The Gem and Jewellery Export Promotion Council (GJEPC) acknowledged the government’s “Nation First” stance but expressed serious concerns over the economic fallout for the jewelry sector. Industry leaders fear the higher taxes will squeeze liquidity for small and mid-sized manufacturers, many of whom already operate under narrow profit margins.

According to the council, nearly 80% of its membership consists of smaller businesses that may now struggle with rising costs and reduced customer demand. Retailers and manufacturers have urged the government to consider long-term solutions rather than relying heavily on taxation.

To help ease pressure on imports, industry stakeholders have proposed several voluntary measures. These include promoting lower-karat gold jewelry, encouraging consumers to exchange old jewelry for new pieces, and discouraging investment in gold bars and coins, which currently account for a large portion of India’s bullion imports.

Smuggling Concerns Return

Perhaps the biggest concern emerging from the new policy is the possible return of large-scale gold smuggling into India. Analysts and bullion dealers warn that widening price differences between official and unofficial markets could once again make illegal gold imports highly profitable.

Industry insiders say smuggling activity had declined after India reduced import duties in mid-2024, but the latest tariff increase may reverse that trend rapidly. Dealers believe organized grey-market networks could take advantage of elevated domestic gold prices and massive consumer demand.

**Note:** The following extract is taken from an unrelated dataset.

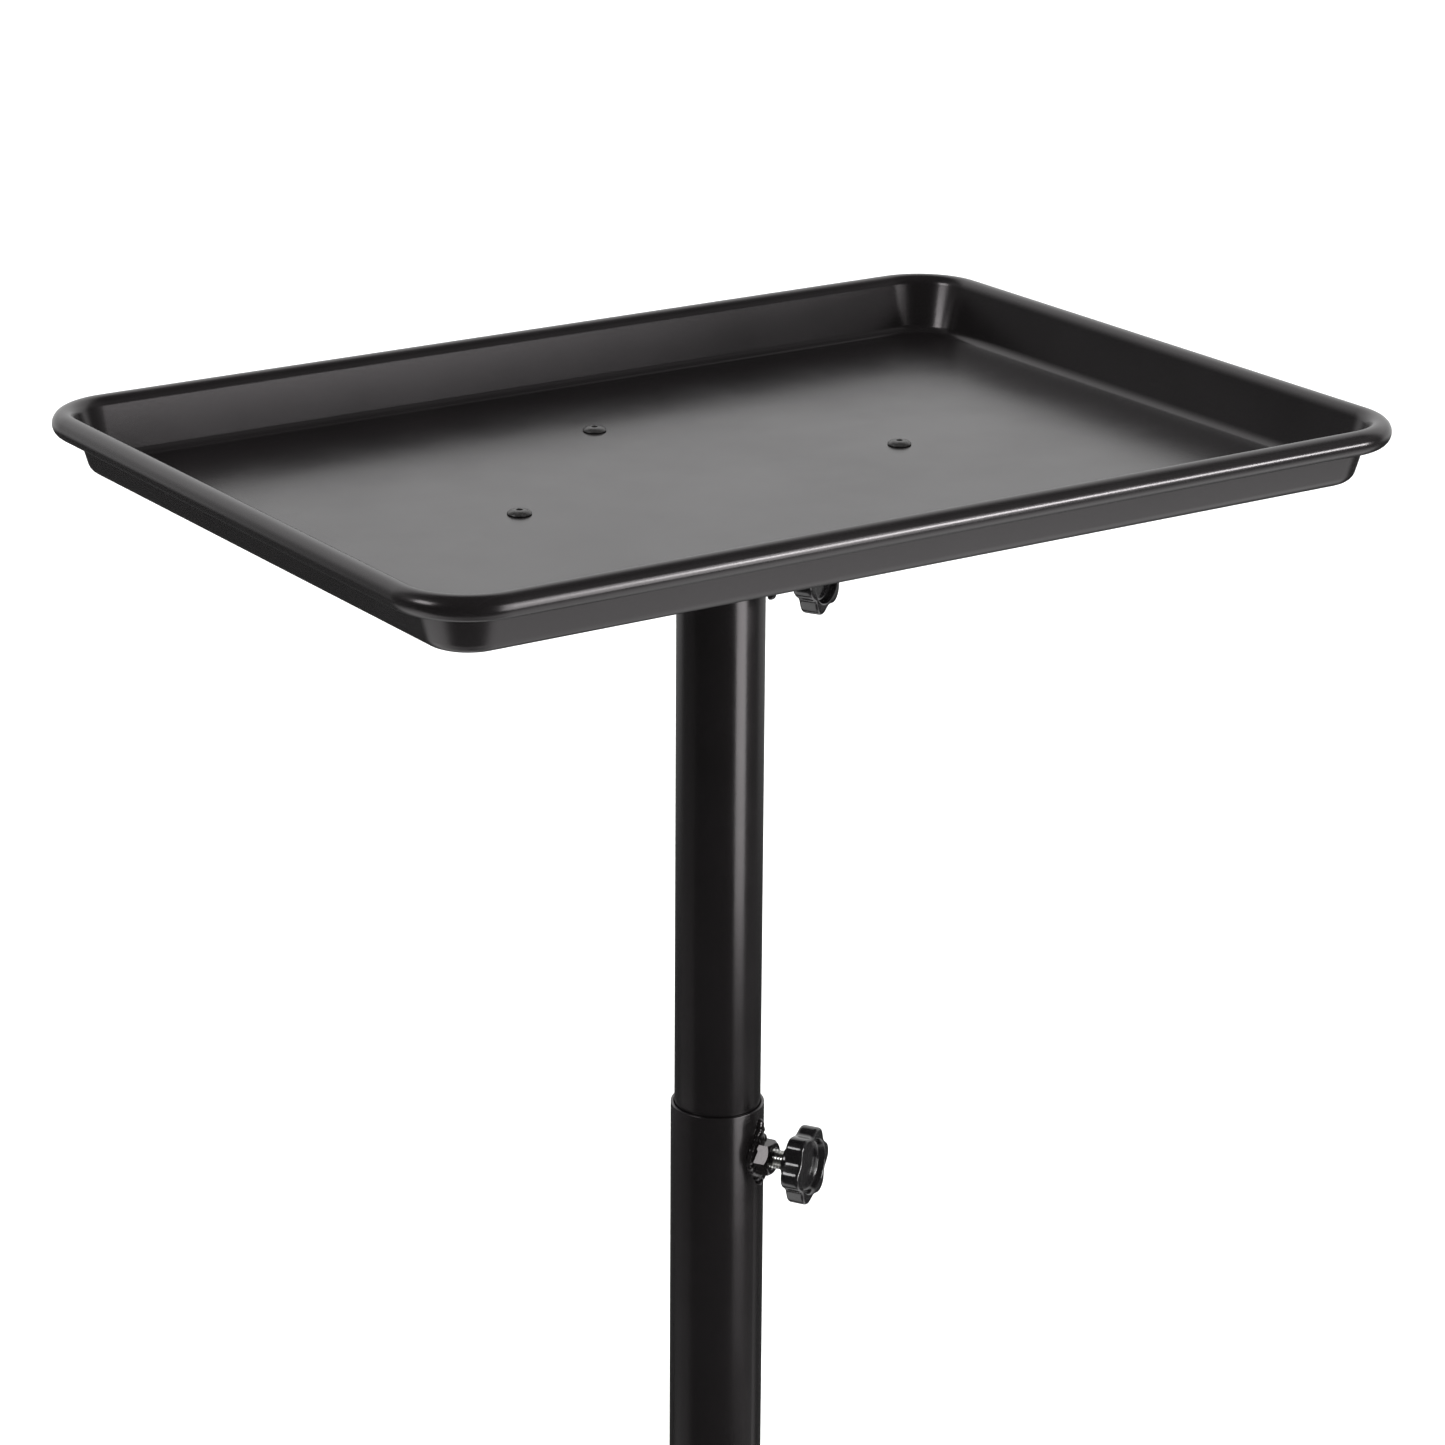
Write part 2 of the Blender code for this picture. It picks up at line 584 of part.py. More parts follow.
def caster_housing(name, swivel):
    """A hood over both wheels, a web between them and a boss for the stem, in one moulding."""
    start_deg, end_deg, steps = -6, 186, 14
    outer = HOOD_RADIUS + HOOD_THICK
    bm = bmesh.new()
    outline = arc((TRAIL, WHEEL_Z), outer, start_deg, end_deg, steps)
    outline += arc((TRAIL, WHEEL_Z), HOOD_RADIUS, end_deg, start_deg, steps)
    edges = loop(bm, [(x, -HOOD_WIDTH / 2, z) for x, z in outline])
    bmesh.ops.contextual_create(bm, geom=edges)
    swept = bmesh.ops.extrude_face_region(bm, geom=bm.faces[:])["geom"]
    verts = [item for item in swept if isinstance(item, bmesh.types.BMVert)]
    bmesh.ops.translate(bm, verts=verts, vec=(0, HOOD_WIDTH, 0))
    bmesh.ops.recalc_face_normals(bm, faces=bm.faces)
    housing = part(name + "_housing", bm, "black_plastic", swivel)

    frame = swivel.matrix_basis
    across = Matrix.Translation((TRAIL, 0, WHEEL_Z)) @ Matrix.Rotation(pi / 2, 4, "X")
    web_radius = HOOD_RADIUS + HOOD_THICK / 2
    web = cylinder(name + "_web", web_radius, WEB_THICK, None, frame @ across, 28)
    cut(housing, web, "UNION")
    boss_bottom = WHEEL_Z + 0.008
    boss_height = BOSS_TOP - boss_bottom
    boss_seat = Matrix.Translation((0, 0, boss_bottom + boss_height / 2))
    boss = cylinder(name + "_boss", BOSS_RADIUS, boss_height, None, frame @ boss_seat, 24)
    cut(housing, boss, "UNION")
    # Room for the two wheels, the axle and the stem's pin.
    wheel_space = WHEEL_RADIUS + 0.0012
    for side in (1, -1):
        middle = side * (WEB_THICK / 2 + 0.02)
        seat = Matrix.Translation((TRAIL, middle, WHEEL_Z)) @ Matrix.Rotation(pi / 2, 4, "X")
        room = cylinder("%s_room_%+d" % (name, side), wheel_space, 0.04, None, frame @ seat, 28)
        cut(housing, room)
    bore = cylinder(name + "_axle_bore", AXLE_RADIUS + GAP, 0.06, None, frame @ across, 12)
    cut(housing, bore)
    pin_room = BEAM_BOTTOM - PIN_BOTTOM
    pin_seat = Matrix.Translation((0, 0, PIN_BOTTOM - 0.001 + pin_room / 2))
    pin_bore = cylinder(name + "_pin_bore", PIN_RADIUS + GAP, pin_room, None, frame @ pin_seat, 18)
    cut(housing, pin_bore)
    web_bottom = WHEEL_Z - 0.016
    under = 4 * WEB_THICK
    floor_clear = box(
        name + "_under", (4 * WHEEL_RADIUS, under, under), (TRAIL, 0, web_bottom - under / 2),
        None, frame,
    )
    cut(housing, floor_clear)


def caster_wheel(name, swivel, seat):
    """Local Z is the wheel's outer side. The bore is blind, so the outside is capped."""
    inner, outer = WHEEL_INSET, WHEEL_INSET + WHEEL_WIDTH
    shoulder, bore = 0.0025, AXLE_RADIUS + GAP
    profile = [
        (0, outer - HUB_CAP_SINK / 2),
        (HUB_CAP_RADIUS, outer - HUB_CAP_SINK),
        (HUB_CAP_RADIUS + shoulder, outer),
        (WHEEL_RADIUS - shoulder, outer),
        (WHEEL_RADIUS, outer - shoulder),
        (WHEEL_RADIUS, inner + shoulder),
        (WHEEL_RADIUS - shoulder, inner),
        (bore, inner),
        (bore, AXLE_LENGTH / 2 + GAP),
        (0, AXLE_LENGTH / 2 + GAP),
    ]
    turned(name, profile, "wheel_grey", WHEEL_STEPS, False, swivel, seat)


# ---- assembly -----------------------------------------------------------------------------
def make_cart():
    tray_turn = pivot("tray_turn", (0, 0, BEAD_Z))
    tray = make_tray(tray_turn)
    bracket = make_bracket(tray_turn)
    make_rivets(tray, bracket, tray_turn)
    socket_top = BEAD_Z - TRAY_DEPTH - 2 * GAP - PLATE_THICK
    socket = tube(
        "tray_socket", SOCKET_OUTER, SOCKET_INNER, SOCKET_BOTTOM, socket_top, "powder_coat",
        parent=tray_turn, matrix=Matrix.Translation((0, 0, -BEAD_Z)),
    )
    make_clamp(
        "tray", socket, "tray_socket", SOCKET_OUTER, UPPER_OUTER, TRAY_CLAMP_Z, tray_turn
    )
    make_upper_post()
    lower = make_lower_post()
    make_clamp("post", lower, "lower_tube", LOWER_OUTER, UPPER_OUTER, POST_CLAMP_Z, None)
    make_base()


make_cart()
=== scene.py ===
"""Instrument cart: the finished pieces, materials, floor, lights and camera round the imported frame.

Lengths are in metres. Every size that the frame knows is read from it; the sizes below only
shape what the frame leaves plain, such as roundings, threads and welds.
"""

from math import atan2, cos, degrees, hypot, pi, radians, sin, sqrt, tan
from random import Random

import bmesh
import bpy
from bpy.props import FloatProperty, FloatVectorProperty, PointerProperty
from mathutils import Matrix, Vector


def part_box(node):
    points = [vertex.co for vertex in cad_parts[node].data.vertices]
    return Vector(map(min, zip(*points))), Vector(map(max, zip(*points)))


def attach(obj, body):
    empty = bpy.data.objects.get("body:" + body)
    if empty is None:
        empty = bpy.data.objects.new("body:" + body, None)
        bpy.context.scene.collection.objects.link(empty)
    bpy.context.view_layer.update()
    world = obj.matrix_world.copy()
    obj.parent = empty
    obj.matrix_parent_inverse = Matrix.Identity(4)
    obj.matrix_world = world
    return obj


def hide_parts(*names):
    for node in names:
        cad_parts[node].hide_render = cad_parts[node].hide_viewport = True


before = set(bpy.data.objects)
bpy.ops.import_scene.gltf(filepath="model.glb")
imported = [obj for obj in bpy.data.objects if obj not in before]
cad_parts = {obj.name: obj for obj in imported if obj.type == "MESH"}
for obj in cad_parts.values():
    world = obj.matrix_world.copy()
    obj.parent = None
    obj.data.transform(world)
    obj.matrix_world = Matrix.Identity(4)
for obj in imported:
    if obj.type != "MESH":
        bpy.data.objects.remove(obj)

bl_info = {
    "name": "Instrument cart",
    "version": (1, 0, 0),
    "blender": (4, 5, 0),
    "location": "View3D > Sidebar > Cart",
    "description": "Builds the finished pieces of a clamped-post instrument cart on its frame",
    "category": "Object",
}

SURROUND = {  # for each side of the studio, elevations in degrees and their brightness
    "front": ((-90, 0.3), (-50, 0.08), (0, 0.03), (30, 0.05), (90, 0.05)),
    "side": (
        (-90, 0.4), (-58, 1.2), (-48, 1.40), (-34, 0.8), (-24, 0.16), (6, 0.08), (14, 0.2),
        (34, 0.35), (58, 0.08), (90, 0.05),
    ),
    "back": (
        (-90, 0.3), (-66, 0.9), (-54, 0.5), (-38, 0.05), (-20, 0.08), (-9, 0.85), (14, 0.95),
        (21, 1.18), (44, 1.15), (58, 0.12), (90, 0.05),
    ),
}
FRONT_BLEND = (0.28, 0.42)  # where the front takes over from the sides, as a cosine
BACK_BLEND = (-0.30, -0.50)
CORNERS = ("rear_right", "rear_left", "front_left", "front_right")
RIVETS = ("left", "right", "rear", "front")
TUBES = (("upper_tube", "upper_post", 0.0015), ("lower_tube", "root", 0.0012))  # and their walls
MERGE = 0.000001  # vertices closer than this are one
GAP = 0.0003  # between finished pieces that stand against each other
SHARP = radians(35)
WELD_SHARP = radians(60)
BRACKET_SHARP = radians(50)
COAT_TINT = (1.0, 0.945, 0.965)  # the coat's faintly warm gloss
DUST = ((0.20, 0.19, 0.18), (0.26, 0.25, 0.24))
RIVET_TONE = (0.020, 0.019, 0.019)
RIVET_HOLE = 0.0027
RIVET_SHANK = 0.0024
RIVET_BORE = 0.00125
RIVET_CROWN = 0.0016
STUD_HOLE = 0.0043
THREAD_CREST = 0.0040
THREAD_DEPTH = 0.00080
NUT_THICK = 0.006
NUT_REACH = 0.56  # the nut's weld, as a share of its flats
KNOB_BORE = 0.0044
KNOB_COVER = 0.005  # plastic over the stud's end
BOLT_FLATS = 0.017
BOLT_RADIUS = 0.005
WASHER_HOLE = 0.0053
PLUG_FLANGE = 0.003
PLUG_DEPTH = 0.014
WEB_HUB = 0.0120
HOOD_INNER = 0.0270
WHEEL_ROOM = 0.0262
WHEEL_BORE = 0.0033
COLLAR_FLATS = 0.0150
COLLAR_THICK = 0.0048
FINISHES = {}  # materials already made, by their recipe's name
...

Banks had already temporarily reduced imports after India imposed a 3% integrated goods and services tax on precious metals earlier this year. Imports subsequently fell to near 30-year lows during April, highlighting how sensitive the market has become to government intervention.

Economic Gamble with Global Impact

While the Indian government hopes the higher tariffs will strengthen macroeconomic stability, the move is being viewed internationally as a high-risk balancing act. Gold remains deeply embedded in Indian culture, weddings, savings traditions and investment strategies, making demand difficult to suppress even during periods of elevated prices.

Many analysts believe the new policy may temporarily reduce official imports, but it could also drive consumers toward unofficial channels while increasing costs for legitimate jewelry exporters. The coming months are expected to determine whether the government’s aggressive strategy succeeds in stabilizing the economy or unintentionally fuels a parallel market for precious metals once again.